His intent was that the United Societies would be a “city set upon a hill, an example of genuine community bound together by a mission and a common faith and characterized by mutual trust, loving care and attention to the needs of others.”[2] Today we do not raise our eyebrows over references to men and women as brothers and sisters in Christ. But several hundred years ago Wesley used this metaphor to intentionally communicate a new way of relating to one another.

“Wesley intended to emphasize the point that women as well as

men are full members of the Christian church.”[3]

To fulfill and live out his vision of the societies, Wesley knew how men and women related to one another must change. Brother and sister challenged the societal differences existing at the time and paved the way for inclusion in community and ministry.

  • What metaphors could be used today to advance the cause of Christ and help us recognize prevailing attitudes that indirectly (or directly) hinder the cause of Christ?
  • What difference would it make in our Churches and in our own lives if we were committed to a similar vision of Christian community?

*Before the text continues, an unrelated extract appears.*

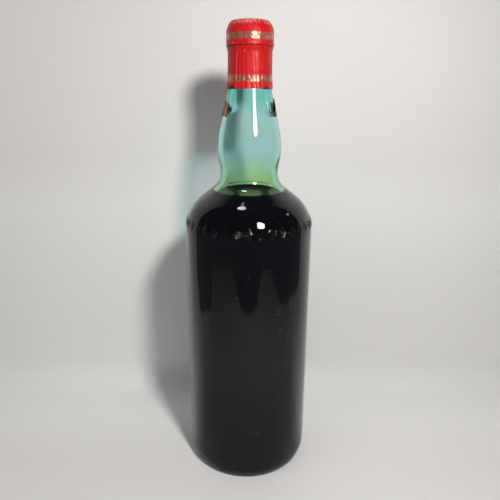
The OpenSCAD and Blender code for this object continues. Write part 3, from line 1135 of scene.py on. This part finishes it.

I am wondering how such a view would transform women in ministry from an “issue” we pick and choose to one we finally recognize affects the health of the Body of Christ. Yet it is far from being just a “women’s issue,” as we recognize the implication for the health of the Body means the health of men and women (and children too). We are to become and take our place in our “goodly heritage.”

[1] John C. English, “Dear Sister: John Wesley and the Women of Early Methodism,” Methodist History 33, no 1 [October 1994]: p. 26-27. English quotes from Minutes of Several Conversations between the Rev. Mr. Wesley and Others: From the Year 1774 to the Year 1789, in The Works of John Wesley, 14 vol. (London: Wesleyan Methodist Book Room 1872; reprint Peabody: Hendrickson Publishers, 1991), 8:299.

[2] Ibid., p. 27

[3] Ibid., p. 27

  1. Faith Carter permalink
    March 18, 2009 3:50 pm

    Thank you for addressing that the health of the Body means that all members must participate and exercise their giftedness for the benefit of all.

    • pathwayjourneys permalink*
      March 18, 2009 7:45 pm

      Thank you for taking time to respond. Reading over your comment again I know that you live what you wrote. God’s grace upon you, my friend.